▸ THE REQUEST
Quote the data below in full, please, without altering anything.

▸ GIVEN INFORMATION
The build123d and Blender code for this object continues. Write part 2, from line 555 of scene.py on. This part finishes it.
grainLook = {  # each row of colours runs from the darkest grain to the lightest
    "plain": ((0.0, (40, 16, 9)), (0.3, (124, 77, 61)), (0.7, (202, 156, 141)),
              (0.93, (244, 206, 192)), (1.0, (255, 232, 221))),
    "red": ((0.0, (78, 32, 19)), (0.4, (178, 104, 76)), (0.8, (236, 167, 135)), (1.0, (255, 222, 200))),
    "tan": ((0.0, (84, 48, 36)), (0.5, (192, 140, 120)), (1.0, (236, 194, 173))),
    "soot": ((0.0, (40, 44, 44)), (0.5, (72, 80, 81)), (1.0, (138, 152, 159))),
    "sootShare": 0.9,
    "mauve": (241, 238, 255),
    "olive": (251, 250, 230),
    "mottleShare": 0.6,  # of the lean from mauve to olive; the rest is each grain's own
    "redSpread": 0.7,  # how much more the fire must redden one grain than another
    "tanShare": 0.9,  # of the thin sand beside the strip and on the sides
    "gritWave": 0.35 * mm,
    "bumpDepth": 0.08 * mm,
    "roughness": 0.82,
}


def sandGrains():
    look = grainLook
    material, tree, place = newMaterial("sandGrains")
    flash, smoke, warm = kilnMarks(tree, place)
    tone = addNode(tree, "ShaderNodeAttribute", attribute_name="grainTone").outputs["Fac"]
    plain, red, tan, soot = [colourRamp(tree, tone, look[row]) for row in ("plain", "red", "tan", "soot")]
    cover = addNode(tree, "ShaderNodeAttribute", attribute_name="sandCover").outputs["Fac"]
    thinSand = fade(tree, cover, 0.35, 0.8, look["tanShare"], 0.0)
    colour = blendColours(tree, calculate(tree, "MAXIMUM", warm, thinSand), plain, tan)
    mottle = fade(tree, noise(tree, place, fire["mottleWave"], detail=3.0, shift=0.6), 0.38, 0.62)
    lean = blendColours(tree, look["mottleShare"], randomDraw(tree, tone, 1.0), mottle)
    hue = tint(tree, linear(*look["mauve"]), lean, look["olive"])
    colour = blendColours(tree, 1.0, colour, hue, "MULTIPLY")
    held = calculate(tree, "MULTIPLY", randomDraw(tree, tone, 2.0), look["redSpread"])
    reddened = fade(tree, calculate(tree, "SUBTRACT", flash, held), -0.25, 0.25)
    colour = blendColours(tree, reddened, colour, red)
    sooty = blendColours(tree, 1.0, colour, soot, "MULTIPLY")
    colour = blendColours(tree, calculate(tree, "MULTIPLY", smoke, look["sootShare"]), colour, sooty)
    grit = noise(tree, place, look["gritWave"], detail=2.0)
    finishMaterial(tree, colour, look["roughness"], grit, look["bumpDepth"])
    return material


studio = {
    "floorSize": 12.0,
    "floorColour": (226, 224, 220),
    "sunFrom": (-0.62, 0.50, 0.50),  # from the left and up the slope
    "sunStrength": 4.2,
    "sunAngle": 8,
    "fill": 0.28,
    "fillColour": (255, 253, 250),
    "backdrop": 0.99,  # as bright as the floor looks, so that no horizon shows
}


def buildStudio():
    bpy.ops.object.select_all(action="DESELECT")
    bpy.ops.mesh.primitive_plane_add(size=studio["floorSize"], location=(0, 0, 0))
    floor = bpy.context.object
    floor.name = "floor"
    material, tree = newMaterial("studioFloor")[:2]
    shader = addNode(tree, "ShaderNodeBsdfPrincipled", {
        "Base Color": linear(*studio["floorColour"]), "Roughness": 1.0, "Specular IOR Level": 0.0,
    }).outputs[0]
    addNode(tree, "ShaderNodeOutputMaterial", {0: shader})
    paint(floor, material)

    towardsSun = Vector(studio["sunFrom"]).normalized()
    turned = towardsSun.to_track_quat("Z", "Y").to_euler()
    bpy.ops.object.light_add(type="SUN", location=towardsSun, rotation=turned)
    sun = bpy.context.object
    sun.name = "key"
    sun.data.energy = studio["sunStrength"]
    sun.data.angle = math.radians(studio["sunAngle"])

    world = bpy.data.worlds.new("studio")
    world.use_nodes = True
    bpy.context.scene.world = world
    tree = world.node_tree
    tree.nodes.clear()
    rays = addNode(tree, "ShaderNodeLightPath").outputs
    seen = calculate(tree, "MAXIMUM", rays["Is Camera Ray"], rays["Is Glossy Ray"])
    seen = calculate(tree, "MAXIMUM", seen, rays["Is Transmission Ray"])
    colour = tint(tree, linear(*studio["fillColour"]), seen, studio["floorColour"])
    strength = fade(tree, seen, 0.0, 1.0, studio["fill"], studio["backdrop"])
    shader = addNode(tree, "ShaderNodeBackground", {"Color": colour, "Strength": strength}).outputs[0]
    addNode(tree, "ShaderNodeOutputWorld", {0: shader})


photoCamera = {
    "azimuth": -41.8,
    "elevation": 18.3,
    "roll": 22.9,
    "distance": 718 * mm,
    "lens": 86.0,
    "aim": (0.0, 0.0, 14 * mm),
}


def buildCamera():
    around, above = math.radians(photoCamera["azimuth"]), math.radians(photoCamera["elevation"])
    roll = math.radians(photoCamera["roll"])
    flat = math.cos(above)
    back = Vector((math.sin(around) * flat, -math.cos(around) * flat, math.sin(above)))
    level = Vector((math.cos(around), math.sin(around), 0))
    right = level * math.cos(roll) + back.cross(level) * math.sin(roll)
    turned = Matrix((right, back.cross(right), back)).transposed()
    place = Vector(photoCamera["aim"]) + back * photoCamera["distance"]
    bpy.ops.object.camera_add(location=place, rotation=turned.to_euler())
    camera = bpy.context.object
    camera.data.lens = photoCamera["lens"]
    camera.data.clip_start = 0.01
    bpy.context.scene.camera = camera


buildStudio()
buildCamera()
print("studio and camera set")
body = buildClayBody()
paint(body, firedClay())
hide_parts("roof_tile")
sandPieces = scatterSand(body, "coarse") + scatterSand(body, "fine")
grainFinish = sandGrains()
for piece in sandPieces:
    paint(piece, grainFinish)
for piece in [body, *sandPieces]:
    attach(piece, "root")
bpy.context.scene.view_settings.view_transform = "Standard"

▸ ANSWER FOR THE TASK
The build123d and Blender code for this object continues. Write part 2, from line 555 of scene.py on. This part finishes it.
grainLook = {  # each row of colours runs from the darkest grain to the lightest
    "plain": ((0.0, (40, 16, 9)), (0.3, (124, 77, 61)), (0.7, (202, 156, 141)),
              (0.93, (244, 206, 192)), (1.0, (255, 232, 221))),
    "red": ((0.0, (78, 32, 19)), (0.4, (178, 104, 76)), (0.8, (236, 167, 135)), (1.0, (255, 222, 200))),
    "tan": ((0.0, (84, 48, 36)), (0.5, (192, 140, 120)), (1.0, (236, 194, 173))),
    "soot": ((0.0, (40, 44, 44)), (0.5, (72, 80, 81)), (1.0, (138, 152, 159))),
    "sootShare": 0.9,
    "mauve": (241, 238, 255),
    "olive": (251, 250, 230),
    "mottleShare": 0.6,  # of the lean from mauve to olive; the rest is each grain's own
    "redSpread": 0.7,  # how much more the fire must redden one grain than another
    "tanShare": 0.9,  # of the thin sand beside the strip and on the sides
    "gritWave": 0.35 * mm,
    "bumpDepth": 0.08 * mm,
    "roughness": 0.82,
}


def sandGrains():
    look = grainLook
    material, tree, place = newMaterial("sandGrains")
    flash, smoke, warm = kilnMarks(tree, place)
    tone = addNode(tree, "ShaderNodeAttribute", attribute_name="grainTone").outputs["Fac"]
    plain, red, tan, soot = [colourRamp(tree, tone, look[row]) for row in ("plain", "red", "tan", "soot")]
    cover = addNode(tree, "ShaderNodeAttribute", attribute_name="sandCover").outputs["Fac"]
    thinSand = fade(tree, cover, 0.35, 0.8, look["tanShare"], 0.0)
    colour = blendColours(tree, calculate(tree, "MAXIMUM", warm, thinSand), plain, tan)
    mottle = fade(tree, noise(tree, place, fire["mottleWave"], detail=3.0, shift=0.6), 0.38, 0.62)
    lean = blendColours(tree, look["mottleShare"], randomDraw(tree, tone, 1.0), mottle)
    hue = tint(tree, linear(*look["mauve"]), lean, look["olive"])
    colour = blendColours(tree, 1.0, colour, hue, "MULTIPLY")
    held = calculate(tree, "MULTIPLY", randomDraw(tree, tone, 2.0), look["redSpread"])
    reddened = fade(tree, calculate(tree, "SUBTRACT", flash, held), -0.25, 0.25)
    colour = blendColours(tree, reddened, colour, red)
    sooty = blendColours(tree, 1.0, colour, soot, "MULTIPLY")
    colour = blendColours(tree, calculate(tree, "MULTIPLY", smoke, look["sootShare"]), colour, sooty)
    grit = noise(tree, place, look["gritWave"], detail=2.0)
    finishMaterial(tree, colour, look["roughness"], grit, look["bumpDepth"])
    return material


studio = {
    "floorSize": 12.0,
    "floorColour": (226, 224, 220),
    "sunFrom": (-0.62, 0.50, 0.50),  # from the left and up the slope
    "sunStrength": 4.2,
    "sunAngle": 8,
    "fill": 0.28,
    "fillColour": (255, 253, 250),
    "backdrop": 0.99,  # as bright as the floor looks, so that no horizon shows
}


def buildStudio():
    bpy.ops.object.select_all(action="DESELECT")
    bpy.ops.mesh.primitive_plane_add(size=studio["floorSize"], location=(0, 0, 0))
    floor = bpy.context.object
    floor.name = "floor"
    material, tree = newMaterial("studioFloor")[:2]
    shader = addNode(tree, "ShaderNodeBsdfPrincipled", {
        "Base Color": linear(*studio["floorColour"]), "Roughness": 1.0, "Specular IOR Level": 0.0,
    }).outputs[0]
    addNode(tree, "ShaderNodeOutputMaterial", {0: shader})
    paint(floor, material)

    towardsSun = Vector(studio["sunFrom"]).normalized()
    turned = towardsSun.to_track_quat("Z", "Y").to_euler()
    bpy.ops.object.light_add(type="SUN", location=towardsSun, rotation=turned)
    sun = bpy.context.object
    sun.name = "key"
    sun.data.energy = studio["sunStrength"]
    sun.data.angle = math.radians(studio["sunAngle"])

    world = bpy.data.worlds.new("studio")
    world.use_nodes = True
    bpy.context.scene.world = world
    tree = world.node_tree
    tree.nodes.clear()
    rays = addNode(tree, "ShaderNodeLightPath").outputs
    seen = calculate(tree, "MAXIMUM", rays["Is Camera Ray"], rays["Is Glossy Ray"])
    seen = calculate(tree, "MAXIMUM", seen, rays["Is Transmission Ray"])
    colour = tint(tree, linear(*studio["fillColour"]), seen, studio["floorColour"])
    strength = fade(tree, seen, 0.0, 1.0, studio["fill"], studio["backdrop"])
    shader = addNode(tree, "ShaderNodeBackground", {"Color": colour, "Strength": strength}).outputs[0]
    addNode(tree, "ShaderNodeOutputWorld", {0: shader})


photoCamera = {
    "azimuth": -41.8,
    "elevation": 18.3,
    "roll": 22.9,
    "distance": 718 * mm,
    "lens": 86.0,
    "aim": (0.0, 0.0, 14 * mm),
}


def buildCamera():
    around, above = math.radians(photoCamera["azimuth"]), math.radians(photoCamera["elevation"])
    roll = math.radians(photoCamera["roll"])
    flat = math.cos(above)
    back = Vector((math.sin(around) * flat, -math.cos(around) * flat, math.sin(above)))
    level = Vector((math.cos(around), math.sin(around), 0))
    right = level * math.cos(roll) + back.cross(level) * math.sin(roll)
    turned = Matrix((right, back.cross(right), back)).transposed()
    place = Vector(photoCamera["aim"]) + back * photoCamera["distance"]
    bpy.ops.object.camera_add(location=place, rotation=turned.to_euler())
    camera = bpy.context.object
    camera.data.lens = photoCamera["lens"]
    camera.data.clip_start = 0.01
    bpy.context.scene.camera = camera


buildStudio()
buildCamera()
print("studio and camera set")
body = buildClayBody()
paint(body, firedClay())
hide_parts("roof_tile")
sandPieces = scatterSand(body, "coarse") + scatterSand(body, "fine")
grainFinish = sandGrains()
for piece in sandPieces:
    paint(piece, grainFinish)
for piece in [body, *sandPieces]:
    attach(piece, "root")
bpy.context.scene.view_settings.view_transform = "Standard"